100/- per mensem is also highly disproportionate to the income the respondent-husband is receiving. However, since in our view the appellant-wife is not entitled to a decree for maintenance we are not adjudicating as to what should be the reasonable rate of maintenance that could be decreed. 10. We set aside the judgment and decree passed by the learned Munsiff in O. S. No. 504 of 1970. We allow this appeal. However, in the circumstances of this case we direct the parties to suffer their costs throughout. Gopalan Nambiyar, J. I add a few words of my own to the judgment delivered by Vadakkel, J. on behalf of the Bench.
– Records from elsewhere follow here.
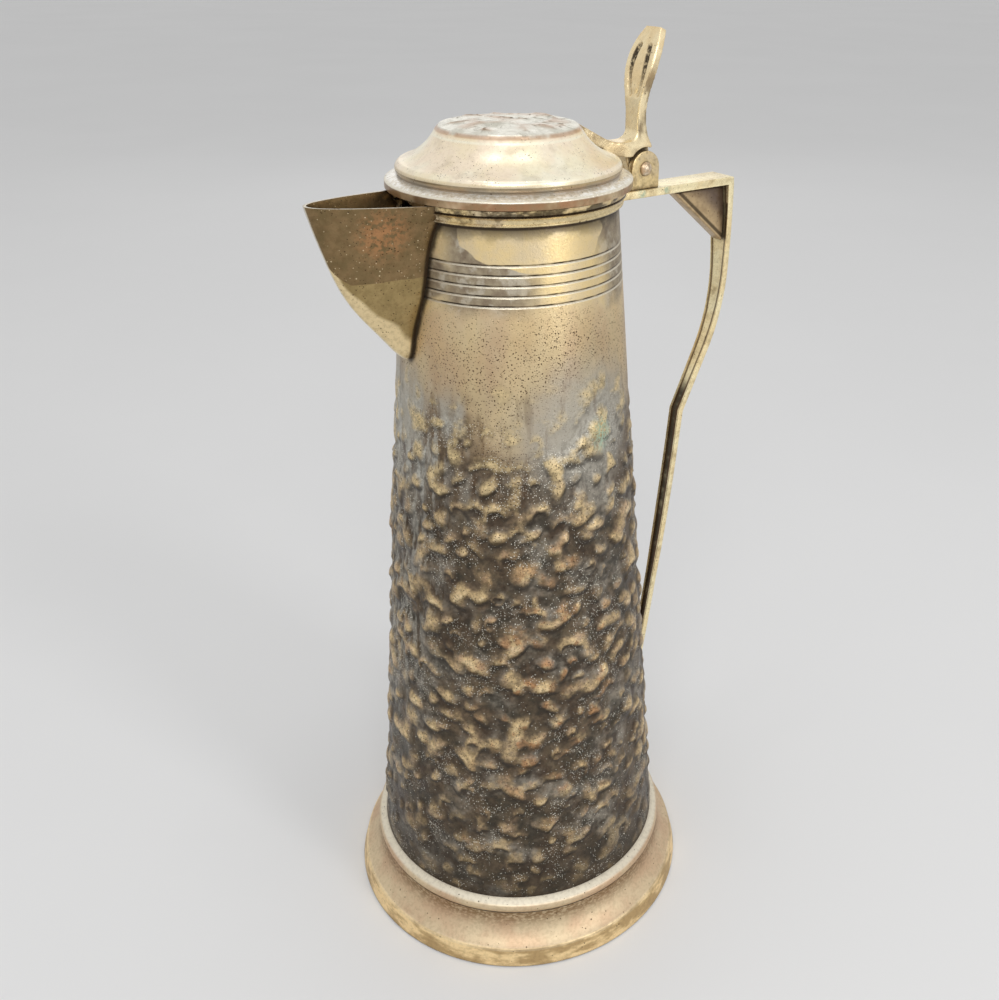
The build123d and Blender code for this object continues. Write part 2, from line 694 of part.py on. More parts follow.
with BuildPart() as recesses:
    with BuildSketch(Plane.YZ):
        with BuildLine(mode=Mode.PRIVATE) as recess_line:
            ThreePointArc(
                (RECESS_LOW[0], PIN_Z + RECESS_LOW[1]),
                (RECESS_MIDDLE[0], PIN_Z + RECESS_MIDDLE[1]),
                (RECESS_HIGH[0], PIN_Z + RECESS_HIGH[1]),
            )
        SlotArc(recess_line.wire(), RECESS_WIDTH)
        mirror(about=Plane.YZ)
    extrude(amount=BIG)
    add(lever_block.part, mode=Mode.INTERSECT)
    with Locations((RECESS_DEPTH, 0, 0)):
        add(lever_block.part, mode=Mode.SUBTRACT)

knuckle_half = slot_half - KNUCKLE_CLEARANCE
neck_angle = radians(KNUCKLE_NECK_ANGLE)
with BuildPart() as thumb_lever:
    add(lever_block.part)
    with BuildSketch(Plane.YZ):
        with BuildLine():
            head_z = PIN_Z + HEAD_TOP[1] + HEAD_ROUND
            Polyline(
                (0, PIN_Z),
                (LEVER_ROOT_HALF_WIDTH, PIN_Z),
                (LEVER_ROOT_HALF_WIDTH, PIN_Z + HEEL[1]),
                (WAIST_HALF_WIDTH, PIN_Z + HEEL_NARROW_HEIGHT),
            )
            Spline(
                (WAIST_HALF_WIDTH, PIN_Z + HEEL_NARROW_HEIGHT),
                (WAIST_HALF_WIDTH + WAIST_SPREAD, PIN_Z + WAIST_HEIGHT),
                (HEAD_HALF_WIDTH, PIN_Z + HEAD_WIDEST_HEIGHT),
                tangents=[(0, 1), (0, 1)],
            )
            TangentArc(
                (HEAD_HALF_WIDTH, PIN_Z + HEAD_WIDEST_HEIGHT),
                (HEAD_TOP_HALF_WIDTH, head_z),
                tangent=(0, 1),
            )
            Polyline((HEAD_TOP_HALF_WIDTH, head_z), (0, head_z), (0, PIN_Z))
        make_face()
        mirror(about=Plane.YZ)
    extrude(amount=BIG, mode=Mode.INTERSECT)
    with BuildSketch(Plane.XY.offset(PIN_Z)):
        root_x = PIN_X - LEVER_ROOT[0]
        waist_x = PIN_X - WAIST_FRONT[0]
        Polygon(
            (LEVER_TIP[0] - CUT, -LEVER_TIP_HALF_WIDTH),
            (root_x, -LEVER_ROOT_HALF_WIDTH),
            (waist_x, -LEVER_ROOT_HALF_WIDTH),
            (waist_x, -BIG),
            (BIG, -BIG),
            (BIG, BIG),
            (waist_x, BIG),
            (waist_x, LEVER_ROOT_HALF_WIDTH),
            (root_x, LEVER_ROOT_HALF_WIDTH),
            (LEVER_TIP[0] - CUT, LEVER_TIP_HALF_WIDTH),
            align=None,
        )
    extrude(amount=BIG, mode=Mode.INTERSECT)
    add(recesses.part, mode=Mode.SUBTRACT)
    add(dome_core, mode=Mode.SUBTRACT)
    with BuildSketch(Plane.XZ):
        with Locations((PIN_X, PIN_Z)):
            Circle(FORK_RADIUS + ARCH_CLEARANCE)
    extrude(amount=FORK_HALF_WIDTH, both=True, mode=Mode.SUBTRACT)
    with BuildSketch(Plane.XZ):
        Polygon(
            from_pin(*LEVER_SADDLE),
            from_pin(*HEEL),
            from_pin(-KNUCKLE_RADIUS * cos(neck_angle), KNUCKLE_RADIUS * sin(neck_angle)),
            from_pin(KNUCKLE_RADIUS, -PIN_RADIUS),
            align=None,
        )
        with Locations((PIN_X, PIN_Z)):
            Circle(KNUCKLE_RADIUS)
    extrude(amount=knuckle_half, both=True)
    with BuildSketch(Plane.XZ):
        with Locations((PIN_X, PIN_Z)):
            Circle(PIN_RADIUS + PIN_CLEARANCE)
    extrude(amount=FORK_HALF_WIDTH, both=True, mode=Mode.SUBTRACT)
finish(thumb_lever, "thumb_lever")
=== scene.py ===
"""Looks of a tapered brass jug: a hammered body, spun foot and lid, cast handle and hinge.

Metres, +Z up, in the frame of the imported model: +X points to the handle and -X to the
spout. New pieces stand for the plain solids and keep their places and outer sizes.
"""
import json
import math

import bpy
import numpy as np
from mathutils import Matrix, Vector, noise
from mathutils.bvhtree import BVHTree


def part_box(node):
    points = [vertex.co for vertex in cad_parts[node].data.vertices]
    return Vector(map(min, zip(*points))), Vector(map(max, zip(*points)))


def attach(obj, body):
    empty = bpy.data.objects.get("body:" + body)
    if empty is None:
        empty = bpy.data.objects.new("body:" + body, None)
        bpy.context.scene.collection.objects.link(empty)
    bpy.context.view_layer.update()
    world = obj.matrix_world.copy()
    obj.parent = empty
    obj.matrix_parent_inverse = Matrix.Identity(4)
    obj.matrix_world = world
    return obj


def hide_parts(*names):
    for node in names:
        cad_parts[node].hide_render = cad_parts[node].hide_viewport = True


bl_info = {
    "name": "Brass jug with a hinged lid",
    "version": (1, 0, 0),
    "blender": (4, 5, 0),
    "location": "3D View > Sidebar > Jug",
    "description": "Models the jug's pieces and finishes round its fixed frame",
    "category": "Object",
}

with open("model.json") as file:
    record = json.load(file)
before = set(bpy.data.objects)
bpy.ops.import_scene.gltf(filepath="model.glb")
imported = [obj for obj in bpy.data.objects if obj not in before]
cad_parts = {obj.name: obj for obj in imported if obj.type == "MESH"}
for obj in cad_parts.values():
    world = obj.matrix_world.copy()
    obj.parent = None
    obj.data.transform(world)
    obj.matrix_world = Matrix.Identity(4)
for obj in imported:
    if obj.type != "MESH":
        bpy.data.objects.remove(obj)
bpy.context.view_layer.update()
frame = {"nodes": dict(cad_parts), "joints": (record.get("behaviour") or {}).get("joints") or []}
MM = 0.001


def reach(node, height, pick=max):
    """Largest or smallest radius of a fixed node's vertices at a height."""
    vertices = frame["nodes"][node].data.vertices
    return pick(v.co.xy.length for v in vertices if abs(v.co.z - height) < 0.3 * MM)


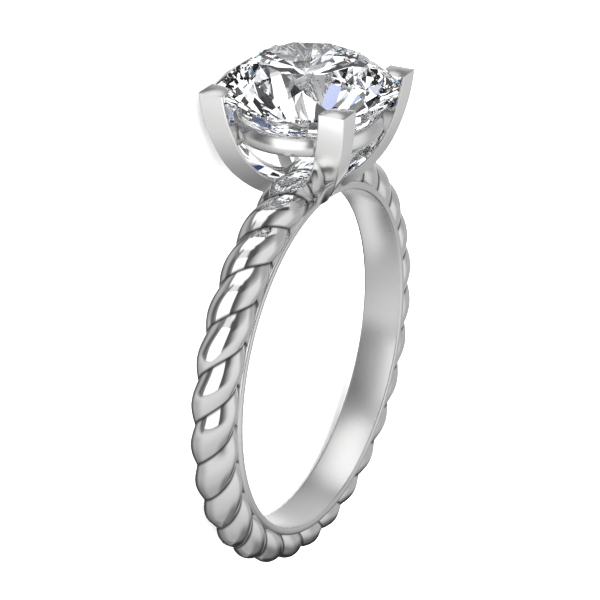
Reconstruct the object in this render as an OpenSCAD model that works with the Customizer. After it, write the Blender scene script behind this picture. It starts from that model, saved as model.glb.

With the spouses having their parental homes within one furlong of each other, and the husband employed as a Government servant, and therefore having mostly to be away from home during the best part of the day, I should have thought that some adjustment between the parties should be able to order and regulate their affairs so as to reduce such misery and cruelty, if any, as the wife is stated to endure in the husband's household, at least to bearable limits. The attempt to picture the "in-laws" of the husband as monsters of cruelty appears more imaginary than real, in the circumstances. Efforts during the hearing to persuade the parties to settle up their difference, have failed; each side insisted on its "Shylock's pound of flesh"; and the result is our judgment just pronounced.